Task goal:
Repeat every line below exactly, word for word.

----------------------------------------

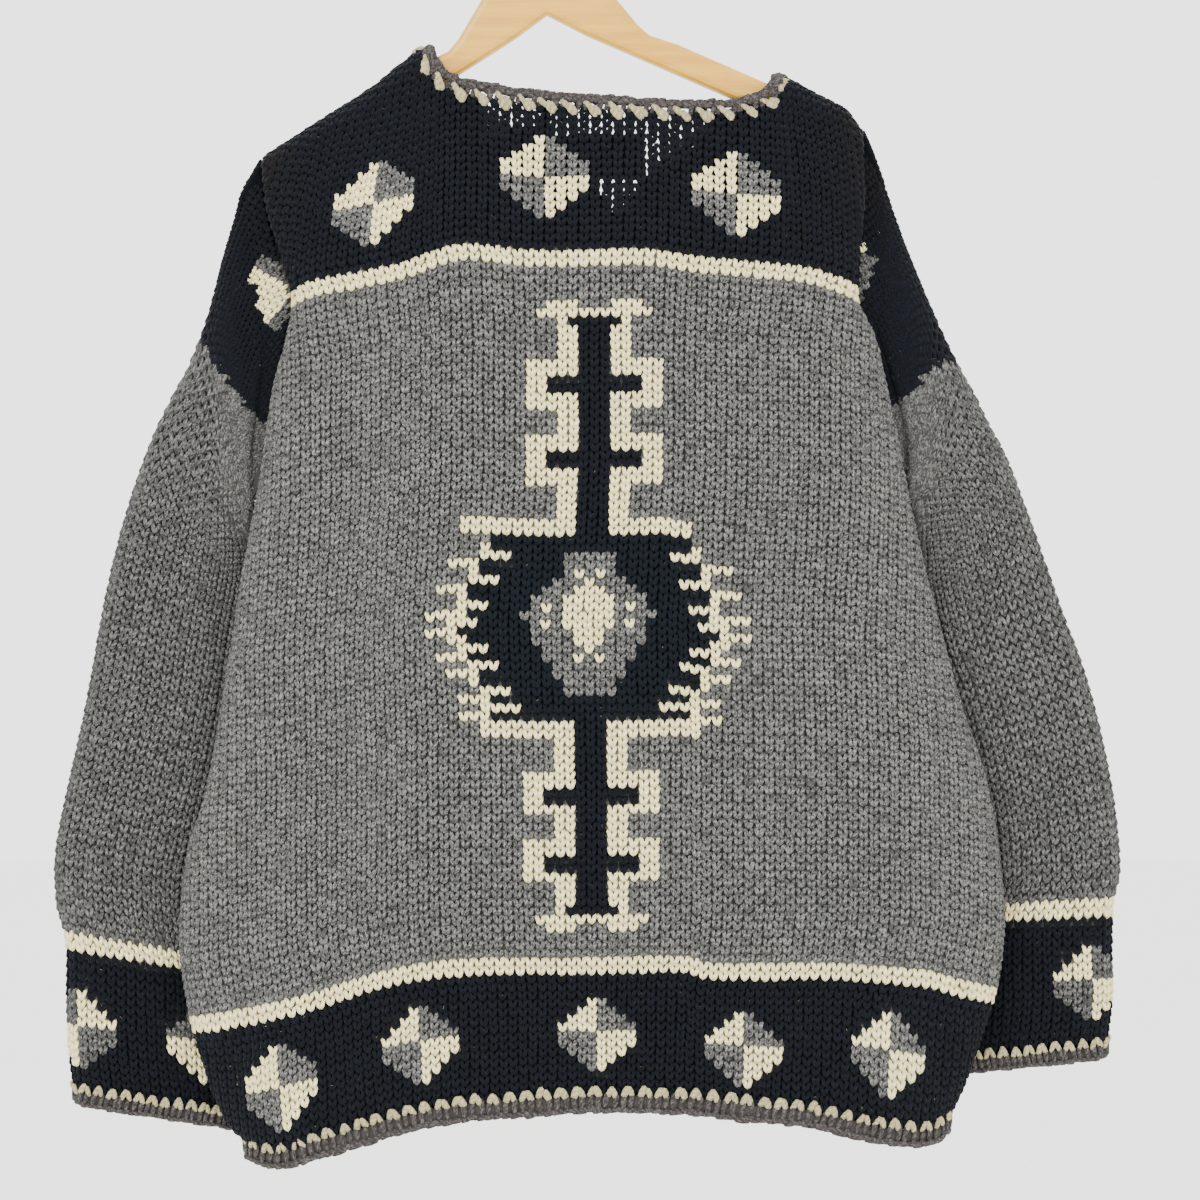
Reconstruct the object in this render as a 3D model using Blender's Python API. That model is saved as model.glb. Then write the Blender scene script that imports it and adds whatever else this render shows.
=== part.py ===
"""Chunky knit V-neck sweater hanging on a tilted wooden hanger, its back towards -Y.

Outline tables are drawn on a flat grid, across to +X and down to -Z, whose step is GRID.
The rail touches the inside of the hook at the part's origin.
"""

import math

import bmesh
import bpy
import numpy as np
from mathutils import Matrix

MM = 0.001
GRID = 0.70 * MM
RAIL_ACROSS = 532.0
RAIL_DOWN = -175.0

WALL = 4.5 * MM
SEAM_GAP = 0.3 * MM

# Hanger
TILT = math.radians(4.5)
RAIL_ABOVE_APEX = 134.0 * MM
ARM_SLOPE = math.radians(28.0)
ARM_LENGTH = 222.0 * MM
ARM_HEIGHT = 18.0 * MM
BAR_THICKNESS = 14.0 * MM
UNDERSIDE_DROP = 2.0 * MM
BAR_EDGE_RADIUS = 5.0 * MM
WIRE_RADIUS = 2.0 * MM
HOOK_INNER_RADIUS = 20.0 * MM
BORE_RADIUS = 2.35 * MM
SHANK_SEAT = 22.0 * MM
RIDGE_CLEARANCE = 0.7 * MM

# Section of the body
SECTION_POWER = 2.6
SHOULDER_POWER = 6.0
RIDGE_ROUND = 14.0 * MM
UNDERARM_ROW = 1.25
SEAM_ROLL = 4.0 * MM
ARMHOLE_INSET = 25.0 * MM
NECK_LEFT = 0.265
NECK_RIGHT = 0.872
NECK_TURN = 0.02
NECK_LIFT_LEFT = 4.8 * MM
NECK_LIFT_RIGHT = 3.0 * MM
NECK_LIFT_REACH = 40.0 * MM

# Crocheted edges
NECK_BAND = 8.0 * MM
HEM_BAND = 12.0 * MM
CUFF_BAND = 10.0 * MM
BAND_SWELL = 0.6 * MM

# Rows of the body from the shoulder, 0, by the yoke stripe, 1, and the low stripe, 2, to the hem, 3
BODY_ROWS = (
    0.0, 0.015, 0.05, 0.11, 0.2, 0.35, 0.5, 0.67, 0.83, 1.0, 1.08, 1.16, 1.215, UNDERARM_ROW,
    1.31, 1.38, 1.46, 1.54, 1.62, 1.70, 1.78, 1.86, 1.93, 2.0, 2.25, 2.5, 2.75, 3.0,
)
# Share of the way across the body
BODY_COLUMNS = (
    0.0, 0.006, 0.02, 0.05, 0.1, 0.155, 0.21, NECK_LEFT, 0.269, 0.277, 0.292, 0.335, 0.39, 0.45,
    0.507, 0.563, 0.62, 0.68, 0.74, 0.795, 0.845, 0.86, 0.868, NECK_RIGHT, 0.91, 0.945, 0.975,
    0.992, 1.0,
)

# Side edges: across, down
LEFT_EDGE = (
    (262, 160), (264, 200), (278, 260), (287, 299), (267, 393), (253, 488), (238, 569), (222, 667),
    (201, 791), (182, 854), (174, 939), (182, 1006), (197, 1062), (222, 1122), (240, 1140),
)
RIGHT_EDGE = (
    (862, 131), (866, 200), (863, 296), (880, 337), (896, 406), (920, 525), (944, 623),
    (967, 707), (992, 782), (1005, 858), (1010, 920), (1005, 975), (986, 1040), (967, 1091),
    (955, 1114),
)
# Lines across the body: across, down
BACK_NECK = (
    (421, 60), (423.4, 62), (428, 69), (437, 82), (463, 95), (510, 103), (554, 108), (600, 111),
    (650, 114), (700, 116), (739, 114), (769, 105), (778, 97), (783, 89), (785.2, 86),
)
FRONT_NECK = (
    (421, 60), (423.4, 62), (428, 68), (437, 80), (520, 156), (600, 232), (690, 152), (769, 100),
    (778, 94), (783, 88), (785.2, 86),
)
YOKE_STRIPE = (
    (287, 299), (319, 288), (353, 283), (401, 274), (468, 255), (541, 262), (637, 260),
    (701, 268), (800, 276), (838, 286), (863, 296),
)
LOW_STRIPE = (
    (187, 1033), (236, 1025), (322, 1003), (380, 984), (437, 973), (480, 970), (600, 969),
    (675, 967), (701, 975), (800, 975), (900, 982), (945, 993), (987, 1004),
)
HEM = (
    (240, 1140), (273, 1147), (293, 1144), (322, 1134), (351, 1125), (408, 1108), (466, 1097),
    (552, 1091), (600, 1088), (675, 1089), (755, 1098), (800, 1102), (850, 1114), (900, 1124),
    (922, 1126), (955, 1114),
)
# Depths in millimetres: row, back depth, front depth, back edge, front edge
DEPTHS = (
    (0.0, 15, 15, 0, 0),
    (0.2, 17, 17, 3, 8),
    (0.6, 24, 26, 8, 20),
    (1.0, 31, 31, 10, 25),
    (1.16, 33, 29, 11, 19),
    (UNDERARM_ROW, 34, 26, 11, 11),
    (1.6, 37, 23, 9, 9),
    (2.0, 39, 23, 8, 8),
    (3.0, 42, 27, 7, 7),
)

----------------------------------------

Correct answer:
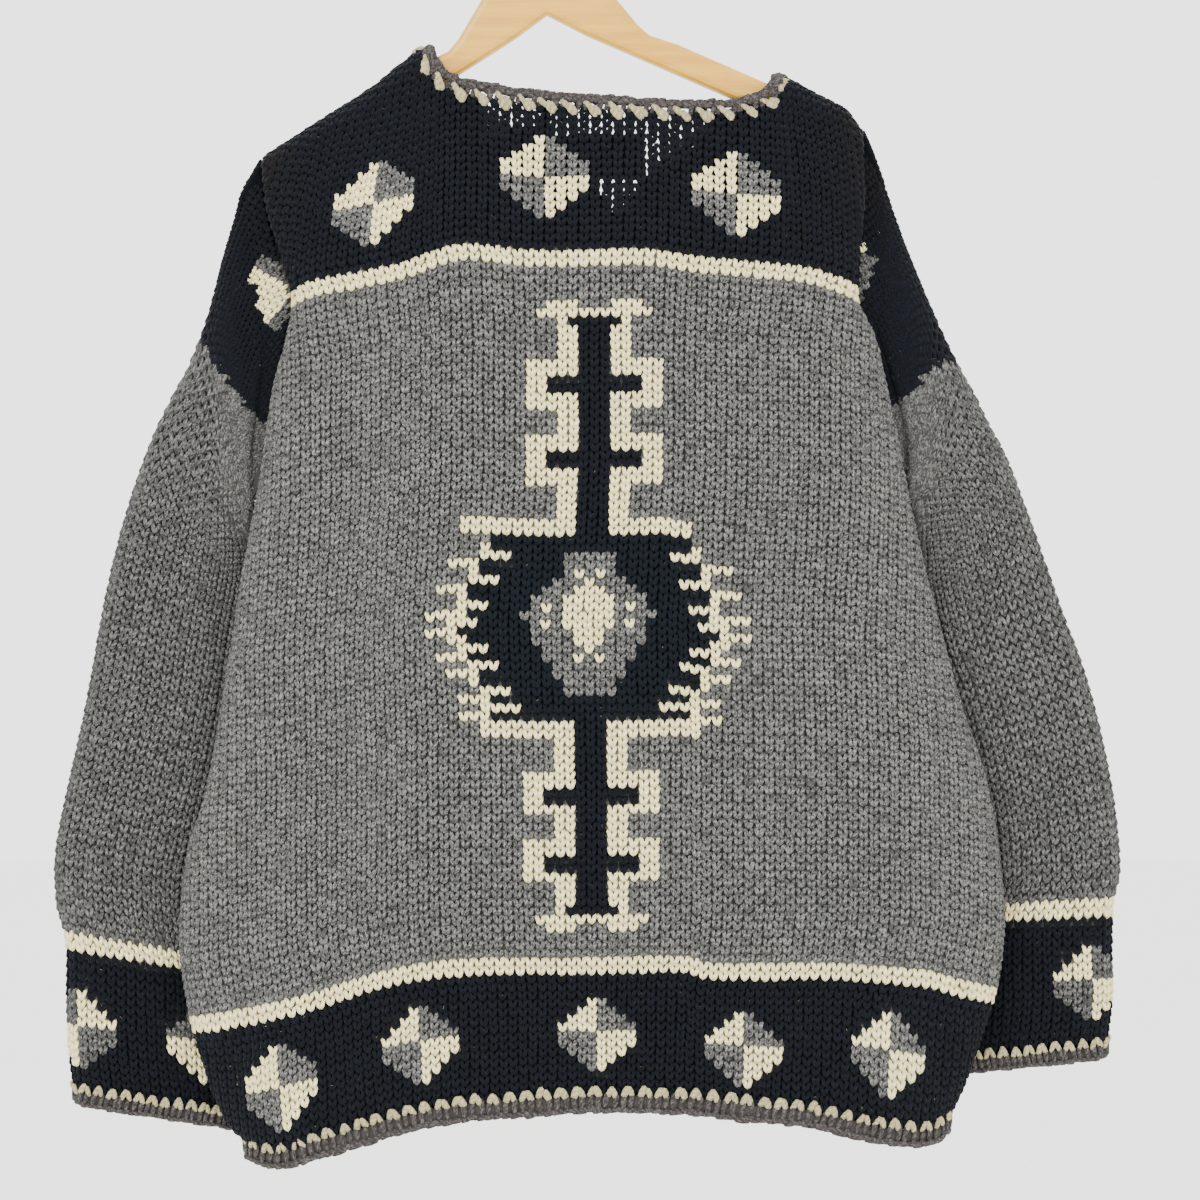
Reconstruct the object in this render as a 3D model using Blender's Python API. That model is saved as model.glb. Then write the Blender scene script that imports it and adds whatever else this render shows.
=== part.py ===
"""Chunky knit V-neck sweater hanging on a tilted wooden hanger, its back towards -Y.

Outline tables are drawn on a flat grid, across to +X and down to -Z, whose step is GRID.
The rail touches the inside of the hook at the part's origin.
"""

import math

import bmesh
import bpy
import numpy as np
from mathutils import Matrix

MM = 0.001
GRID = 0.70 * MM
RAIL_ACROSS = 532.0
RAIL_DOWN = -175.0

WALL = 4.5 * MM
SEAM_GAP = 0.3 * MM

# Hanger
TILT = math.radians(4.5)
RAIL_ABOVE_APEX = 134.0 * MM
ARM_SLOPE = math.radians(28.0)
ARM_LENGTH = 222.0 * MM
ARM_HEIGHT = 18.0 * MM
BAR_THICKNESS = 14.0 * MM
UNDERSIDE_DROP = 2.0 * MM
BAR_EDGE_RADIUS = 5.0 * MM
WIRE_RADIUS = 2.0 * MM
HOOK_INNER_RADIUS = 20.0 * MM
BORE_RADIUS = 2.35 * MM
SHANK_SEAT = 22.0 * MM
RIDGE_CLEARANCE = 0.7 * MM

# Section of the body
SECTION_POWER = 2.6
SHOULDER_POWER = 6.0
RIDGE_ROUND = 14.0 * MM
UNDERARM_ROW = 1.25
SEAM_ROLL = 4.0 * MM
ARMHOLE_INSET = 25.0 * MM
NECK_LEFT = 0.265
NECK_RIGHT = 0.872
NECK_TURN = 0.02
NECK_LIFT_LEFT = 4.8 * MM
NECK_LIFT_RIGHT = 3.0 * MM
NECK_LIFT_REACH = 40.0 * MM

# Crocheted edges
NECK_BAND = 8.0 * MM
HEM_BAND = 12.0 * MM
CUFF_BAND = 10.0 * MM
BAND_SWELL = 0.6 * MM

# Rows of the body from the shoulder, 0, by the yoke stripe, 1, and the low stripe, 2, to the hem, 3
BODY_ROWS = (
    0.0, 0.015, 0.05, 0.11, 0.2, 0.35, 0.5, 0.67, 0.83, 1.0, 1.08, 1.16, 1.215, UNDERARM_ROW,
    1.31, 1.38, 1.46, 1.54, 1.62, 1.70, 1.78, 1.86, 1.93, 2.0, 2.25, 2.5, 2.75, 3.0,
)
# Share of the way across the body
BODY_COLUMNS = (
    0.0, 0.006, 0.02, 0.05, 0.1, 0.155, 0.21, NECK_LEFT, 0.269, 0.277, 0.292, 0.335, 0.39, 0.45,
    0.507, 0.563, 0.62, 0.68, 0.74, 0.795, 0.845, 0.86, 0.868, NECK_RIGHT, 0.91, 0.945, 0.975,
    0.992, 1.0,
)

# Side edges: across, down
LEFT_EDGE = (
    (262, 160), (264, 200), (278, 260), (287, 299), (267, 393), (253, 488), (238, 569), (222, 667),
    (201, 791), (182, 854), (174, 939), (182, 1006), (197, 1062), (222, 1122), (240, 1140),
)
RIGHT_EDGE = (
    (862, 131), (866, 200), (863, 296), (880, 337), (896, 406), (920, 525), (944, 623),
    (967, 707), (992, 782), (1005, 858), (1010, 920), (1005, 975), (986, 1040), (967, 1091),
    (955, 1114),
)
# Lines across the body: across, down
BACK_NECK = (
    (421, 60), (423.4, 62), (428, 69), (437, 82), (463, 95), (510, 103), (554, 108), (600, 111),
    (650, 114), (700, 116), (739, 114), (769, 105), (778, 97), (783, 89), (785.2, 86),
)
FRONT_NECK = (
    (421, 60), (423.4, 62), (428, 68), (437, 80), (520, 156), (600, 232), (690, 152), (769, 100),
    (778, 94), (783, 88), (785.2, 86),
)
YOKE_STRIPE = (
    (287, 299), (319, 288), (353, 283), (401, 274), (468, 255), (541, 262), (637, 260),
    (701, 268), (800, 276), (838, 286), (863, 296),
)
LOW_STRIPE = (
    (187, 1033), (236, 1025), (322, 1003), (380, 984), (437, 973), (480, 970), (600, 969),
    (675, 967), (701, 975), (800, 975), (900, 982), (945, 993), (987, 1004),
)
HEM = (
    (240, 1140), (273, 1147), (293, 1144), (322, 1134), (351, 1125), (408, 1108), (466, 1097),
    (552, 1091), (600, 1088), (675, 1089), (755, 1098), (800, 1102), (850, 1114), (900, 1124),
    (922, 1126), (955, 1114),
)
# Depths in millimetres: row, back depth, front depth, back edge, front edge
DEPTHS = (
    (0.0, 15, 15, 0, 0),
    (0.2, 17, 17, 3, 8),
    (0.6, 24, 26, 8, 20),
    (1.0, 31, 31, 10, 25),
    (1.16, 33, 29, 11, 19),
    (UNDERARM_ROW, 34, 26, 11, 11),
    (1.6, 37, 23, 9, 9),
    (2.0, 39, 23, 8, 8),
    (3.0, 42, 27, 7, 7),
)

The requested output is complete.